By adopting the rotating drop method and taking into account the actual situation at the production site, a concentration of 3000 ppm was selected as the measurement concentration of surfactant, and the surfactant solution prepared from the formation water of the conglomerate reservoir was loaded into a sample tube, to which a drop of crude oil extracted from the conglomerate reservoir was then added. According to the oil and gas industry standard of the People’s Republic of China, SYT5370-2018, “Test method for surface tension and interfacial tention”, under the action of centrifugal force, gravity and interfacial tension, the crude oil of the low-density phase forms an ellipsoidal or cylindrical droplet in the surfactant solution of the high-density phase, and the shape of which is determined by the rotational speed and interfacial tension. Using an interfacial tensiometer, the equilibrium interfacial tension was determined after the interfacial tension was stabilized by setting the temperature at 30 °C (to simulate the formation temperature) and rotating at an angular speed of 5000 r/s. The equilibrium interfacial tension was determined by using a tensiometer.

2.2.5 Wettability test

Natural core sand with particle size less than 0.25 mm and dehydrated crude oil shall be mixed evenly at a mass ratio of 7:1, and placed in an oven at 30 °C (target formation temperature) for thermal aging for more than 48 h. The aged oil-bearing core sand shall be adhered to quartz with Double-sided tape to form an oil-bearing natural core sand mold, and different types of surfactant solutions shall be prepared with injected water as the aqueous phase, measure the contact angle of surfactant solution on the surface of oil bearing natural core sand model using a fully automatic contact angle tester.

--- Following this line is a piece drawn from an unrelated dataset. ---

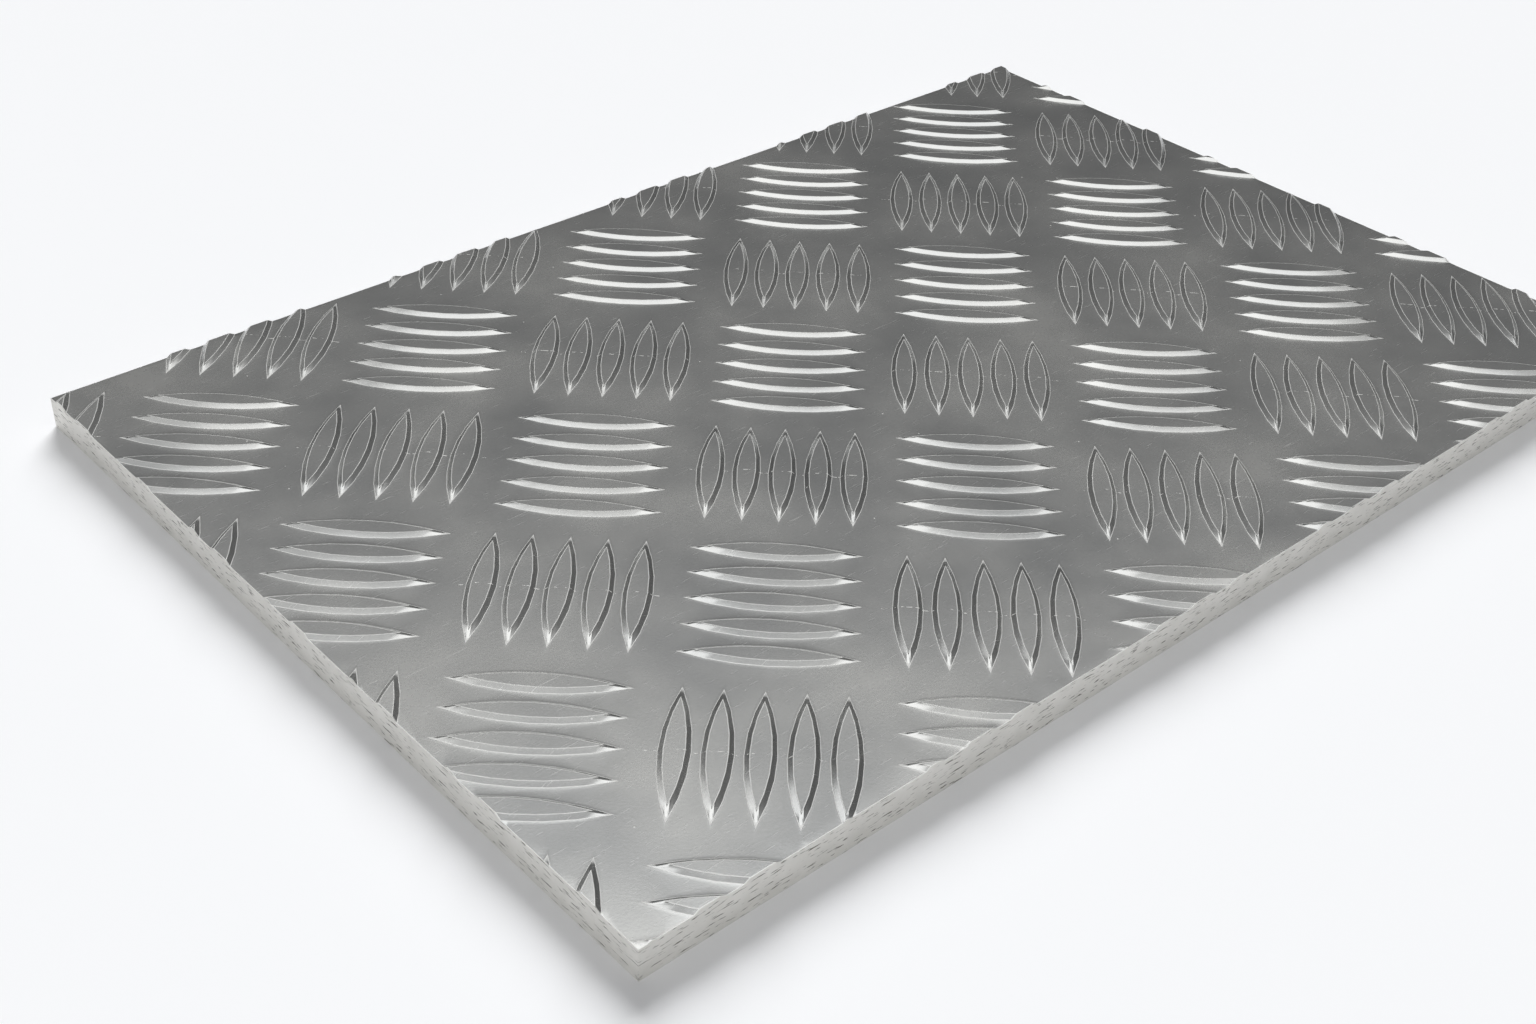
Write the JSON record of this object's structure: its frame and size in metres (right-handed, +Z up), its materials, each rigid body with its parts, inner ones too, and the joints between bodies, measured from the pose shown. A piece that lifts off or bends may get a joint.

2.2.6 Adsorption experiments

  1. (1)

    Standard curve drawing

Surfactant solutions were prepared with stratum water, and each surfactant was configured with five different concentrations of 10 ppm, 30 ppm, 50 ppm, 100 ppm and 200 ppm. The wavelength profiles of the five different concentration solutions were measured by ultraviolet spectrophotometer, and the absorbance at the same peak (wavelength) was determined, and the standard curve was plotted by connecting the five points.

  1. (2)

    Static adsorption experiment

Dilute the surfactant solution prepared with formation water to a series of concentrations as the initial concentration, noted as C0; the conglomerate reservoir rock minerals and surfactant solution were added to a stoppered, mill-necked conical flask at a solid–liquid ratio of 1:9, shake it well, then cover the stopper and seal it well; place the conical flask in a constant-temperature water bath at 30 °C with a rotational speed of 60 r/min, and leave it there for 24 h (at this time, the adsorption has reached equilibrium) Remove; the adsorbed solution after shaking well poured into the centrifuge tube, centrifugal separation at 4000 r/min speed for 30 min; the upper clear liquid in the centrifuge tube was taken, shaken well and the concentration of surfactant in the clear liquid was determined. This concentration is the equilibrium concentration when the adsorption reaches equilibrium and is denoted as Ct (Ni et al. 2018); The static adsorption capacity was calculated according to the following formula (1):

$$\Gamma =\frac{\text{V}({\text{C}}_{0}-{\text{C}}_{\text{t}})}{\text{G}}$$
(1)

In the equation, Γ-static adsorption capacity, denotes the number of milligrams of surfactant adsorbed per gram of mineral, mg/g; V-volume of surfactant solution, L;C0-initial concentration of surfactant in solution, mg/L; Ct-final concentration of surfactant solution after solution adsorption equilibrium, mg/L; G-mass of conglomerate cores, minerals, g.

  1. (3)

    Dynamic adsorption experiments

Using the multifunctional core oil recovery experimental device (Fig. 1), the conglomerate core was loaded into the gripper, and each surfactant was loaded into the intermediate container, the thermostat system was turned on, and the constant temperature was simulated for about one hour at the simulated stratigraphic temperature (30 °C). The injection pump was turned on, and the amount of the injection was adjusted, and the water was injected firstly, until the injection pressure was stabilized; the surfactant is then injected and samples are continuously taken at the outflow end to detect changes in surfactant concentration until the surfactant concentration is equal to or close to the initial concentration injected; finally, water was injected again to drive out the surfactant until the concentration of surfactant in the effluent was equal to or close to 0. Based on the measured concentration of surfactant in the effluent sample and the volume of the sample, the dynamic adsorption amount of surfactant was calculated by using the principle of material balance (Chen et al. 2016).

Fig. 1
figure 1

Multi-functional core oil recovery experimental device

2.2.7 Oil recovery experiments through physical simulation

The experiment simulated the actual conglomerate reservoir chemical drive production site, firstly, the polymer/surfactant binary composite drive mode was selected, and the natural conglomerate core was evacuated by vacuum pump for 4 h, and then the natural conglomerate core was saturated with crude oil under the condition of 30 °C for 20 h, and the oil-bearing saturation (SO) and pore volume (PV) were calculated.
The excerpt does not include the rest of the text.